Another 173,000 Floridians filed first-time claims for unemployment compensation, according to the latest weekly report from federal authorities.
Nationally and in Florida the number of relief claims from newly unemployed workers fell significantly during the week ending last Saturday, according to the latest posting from the U.S. Department of Labor.
Floridians filed 173,731 new claims, compared with the adjusted total of 225,404 that were filed the week ending March 16. Nationally, the Department of Labor logged 2,123,000 new claims.
The national number is the lowest yet, by far, since the coronavirus crisis first started crashing the American economy in mid-March. Still, the number is more than double the highest single-week total for new claims the department had ever seen prior to the middle week of March. Every week since then has seen millions of new claims, a total that now has exceeded 41 million.
The previous week, ending March 16, the national total was 2.4 million.
Florida’s nine-week total during the coronavirus economic collapse is now about 2.3 million new unemployment claims filed since the week ending March 21.
Florida’s onslaught of unemployment claims peaked in the week ending April 17, when 506,670 Floridians filed, according to the federal agency. That fell slightly to 433,103 new claims the following week, and then dropped dramatically to 174,860 for the week of May 2 and then rose slightly to 223,082 the week of May 9, and 225,404 the week of May 16.

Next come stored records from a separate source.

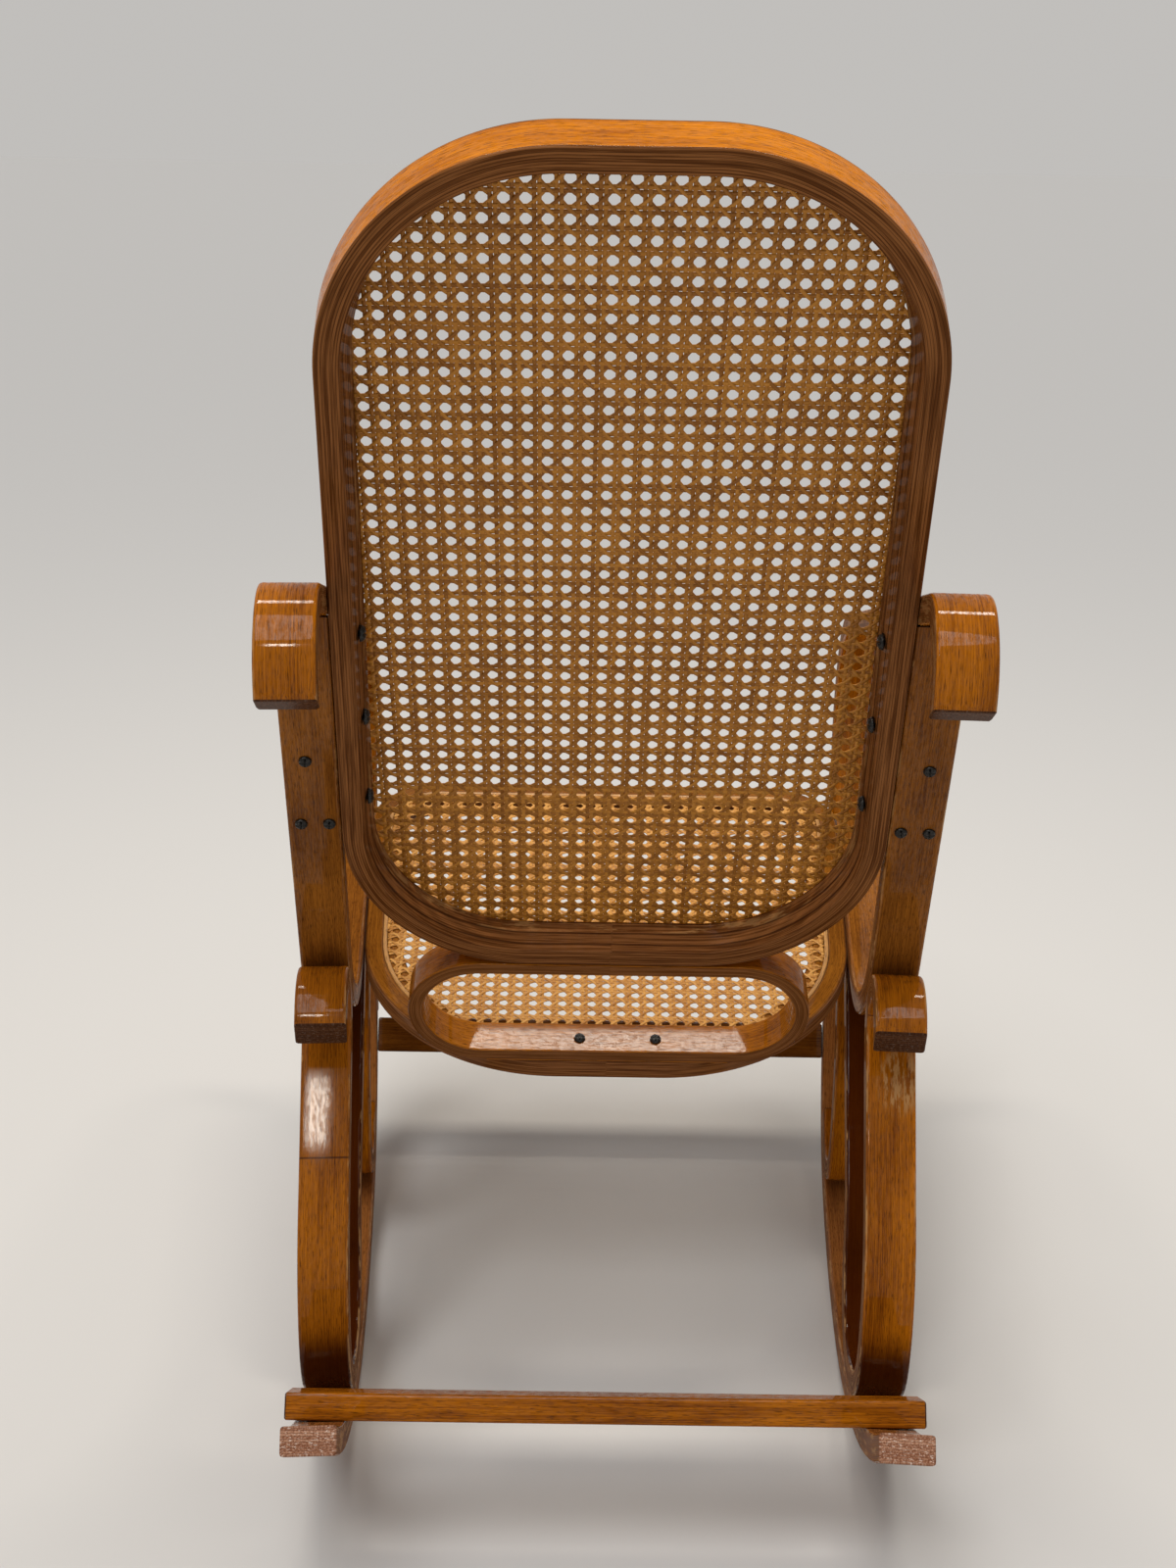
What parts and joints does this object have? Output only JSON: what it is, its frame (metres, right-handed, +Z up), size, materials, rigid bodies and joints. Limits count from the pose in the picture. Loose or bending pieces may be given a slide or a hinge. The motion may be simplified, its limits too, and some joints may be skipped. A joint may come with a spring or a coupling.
{
  "type": "rocking chair",
  "caption": "Bentwood rocking chair with scrolled ribbon side frames on curved runners, a tall reclined hoop back and a sloping seat, both filled with woven cane.",
  "frame": {"origin": "on the floor, at the centre of the bottom of the bounding box, between the two runners", "axes": "+Z up, +Y the way the sitter faces, +X to the sitter's right"},
  "size_m": [0.5592, 0.837, 1.0287],
  "materials": {
    "bent_wood": "glossy lacquered veneer, lengthwise grain",
    "hoop_wood": "glossy lacquered laminate",
    "cane": "lacquered woven cane",
    "spline": "lacquered round reed",
    "screw": "black, slightly glossy"
  },
  "bodies": {
    "root": {"left_arm": "bent_wood", "left_side_rail": "bent_wood", "left_lower_scroll": "bent_wood", "left_runner": "bent_wood", "left_front_brace": "bent_wood", "left_arm_brace": "bent_wood", "right_arm": "bent_wood", "right_side_rail": "bent_wood", "right_lower_scroll": "bent_wood", "right_runner": "bent_wood", "right_front_brace": "bent_wood", "right_arm_brace": "bent_wood", "rear_stretcher": "bent_wood", "front_stretcher": "bent_wood", "back_frame": "hoop_wood", "back_cane": "cane", "back_cane_spline": "spline", "seat_frame": "hoop_wood", "seat_cane": "cane", "seat_cane_spline": "spline", "back_spacer": "bent_wood"}
  },
  "joints": []
}
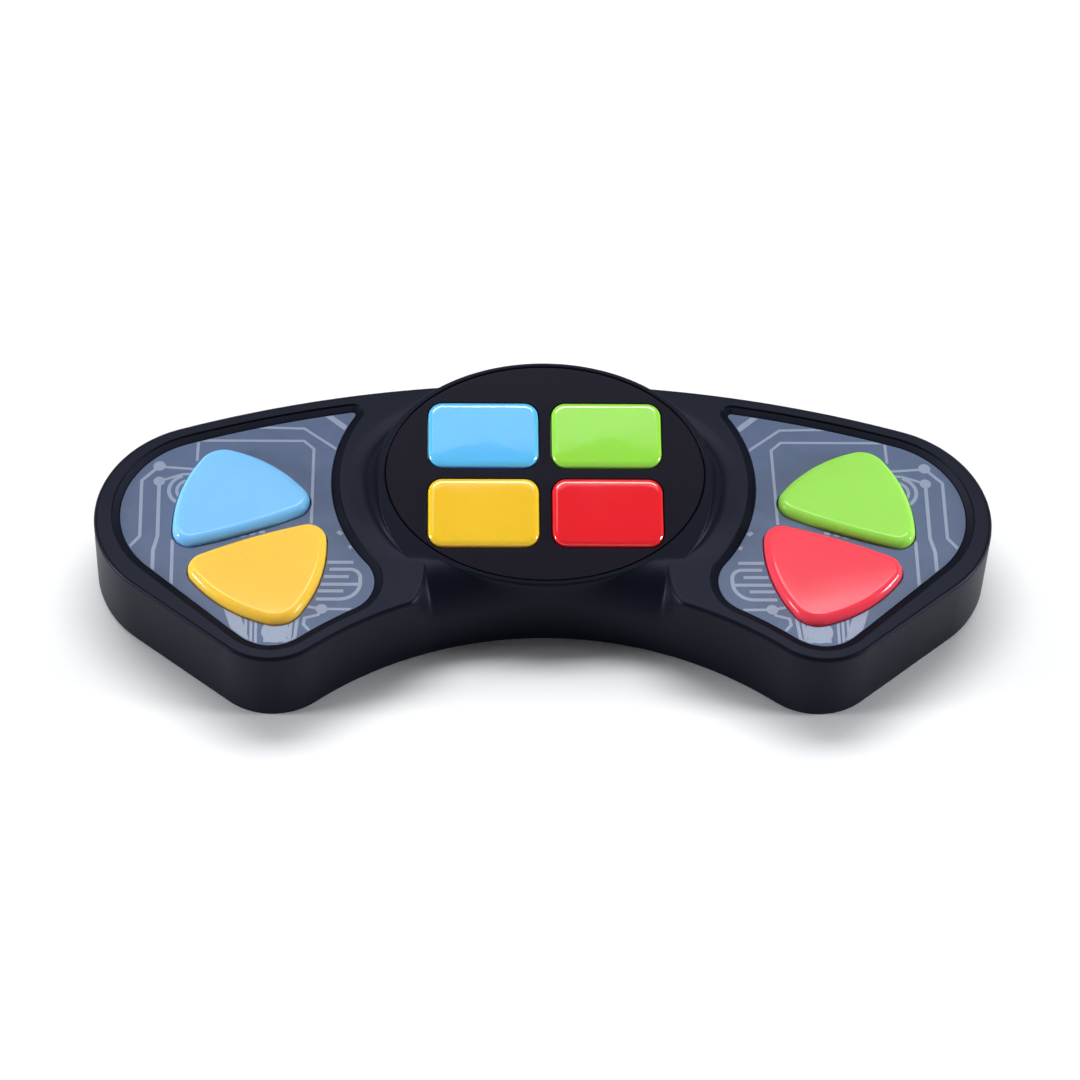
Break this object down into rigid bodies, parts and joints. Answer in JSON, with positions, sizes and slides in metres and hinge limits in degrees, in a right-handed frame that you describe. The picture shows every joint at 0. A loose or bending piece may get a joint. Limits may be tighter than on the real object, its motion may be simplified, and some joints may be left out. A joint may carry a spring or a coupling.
{
  "type": "electronic memory game",
  "caption": "Handheld electronic memory game: a boomerang case with thumb keys in printed wings and a leaning oval display of coloured light windows.",
  "frame": {"origin": "centre of the bounding box at its bottom, on the plane of the back", "axes": "+X along the case to the player's right, +Y to the crown and away from the player, +Z out of the key side"},
  "size_m": [0.2168, 0.0869, 0.0361],
  "materials": {
    "case": "satin black moulded plastic",
    "cover": "black moulded plastic, slightly matter",
    "inlay": "blue-grey sheet printed with thin light circuit traces",
    "blue": "translucent light blue, glossy",
    "yellow": "translucent warm yellow, glossy",
    "green": "translucent light green, glossy",
    "red": "translucent red, glossy",
    "board": "green circuit board",
    "baffle": "white light baffle",
    "steel": "plated steel",
    "epoxy": "black",
    "rubber": "grey silicone rubber",
    "cell": "plain dark cell jacket",
    "cone": "dark paper cone",
    "knob": "black slider"
  },
  "bodies": {
    "game": {"back_cover": "cover", "battery_cell_1": "cell", "battery_cell_2": "cell", "battery_contact_negative": "steel", "battery_contact_positive": "steel", "battery_link_contact": "steel", "battery_wire_black": "epoxy", "battery_wire_red": "red", "capacitor": "steel", "display_plate": "case", "front_shell": "case", "game_chip": "epoxy", "housing_screw_left_1": "steel", "housing_screw_left_2": "steel", "housing_screw_left_3": "steel", "housing_screw_right_1": "steel", "housing_screw_right_2": "steel", "housing_screw_right_3": "steel", "inlay_left": "inlay", "inlay_right": "inlay", "key_board_left": "board", "key_board_right": "board", "key_board_screw_left_1": "steel", "key_board_screw_left_2": "steel", "key_board_screw_right_1": "steel", "key_board_screw_right_2": "steel", "key_lead_left": "epoxy", "key_lead_right": "epoxy", "led_blue": "blue", "led_green": "green", "led_red": "red", "led_yellow": "yellow", "light_baffle": "baffle", "main_board": "board", "main_board_screw_left": "steel", "main_board_screw_right": "steel", "power_switch_body": "steel", "rubber_dome_blue": "rubber", "rubber_dome_green": "rubber", "rubber_dome_red": "rubber", "rubber_dome_yellow": "rubber", "speaker_cone": "cone", "speaker_frame": "steel", "speaker_wire_black": "epoxy", "speaker_wire_red": "red", "switch_wire": "red", "window_blue": "blue", "window_green": "green", "window_red": "red", "window_yellow": "yellow"},
    "key_blue": {"key_blue": "blue"},
    "key_yellow": {"key_yellow": "yellow"},
    "key_green": {"key_green": "green"},
    "key_red": {"key_red": "red"},
    "power_switch_slider": {"power_switch_slider": "knob"},
    "battery_door": {"battery_door": "cover", "battery_door_screw": "steel"}
  },
  "joints": [
    {"name": "key_blue_press", "type": "slide", "parent": "game", "child": "key_blue", "axis": [0, 0, -1], "range_m": [0, 0.0015], "stiffness_N_per_m": 400, "springref_m": -0.0004, "deforming": ["rubber_dome_blue"]},
    {"name": "key_yellow_press", "type": "slide", "parent": "game", "child": "key_yellow", "axis": [0, 0, -1], "range_m": [0, 0.0015], "stiffness_N_per_m": 400, "springref_m": -0.0004, "deforming": ["rubber_dome_yellow"]},
    {"name": "key_green_press", "type": "slide", "parent": "game", "child": "key_green", "axis": [0, 0, -1], "range_m": [0, 0.0015], "stiffness_N_per_m": 400, "springref_m": -0.0004, "deforming": ["rubber_dome_green"]},
    {"name": "key_red_press", "type": "slide", "parent": "game", "child": "key_red", "axis": [0, 0, -1], "range_m": [0, 0.0015], "stiffness_N_per_m": 400, "springref_m": -0.0004, "deforming": ["rubber_dome_red"]},
    {"name": "power_switch_slide", "type": "slide", "parent": "game", "child": "power_switch_slider", "axis": [1, 0, 0], "range_m": [0, 0.003]},
    {"name": "battery_door_tilt", "type": "hinge", "parent": "game", "child": "battery_door", "pos_m": [-0.02555, 0.02641, 0.00015], "axis": [0, 1, 0], "range_deg": [0, 60]}
  ]
}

Last week, the U.S. Department of Labor reported that Florida’s seasonally-adjusted unemployment rate soared to 12.9% in April as more than 1 million jobs vanished in the coronavirus disaster. Those reports covered activity through about mid-April, and do not reflect jobs lost or found in the subsequent five weeks.
As recently as February, Florida’s economy was riding high and the statewide unemployment rate was just 2.8%.
In the latest tallies of new jobless relief claims, California and Texas led the nation with the most, followed by Florida.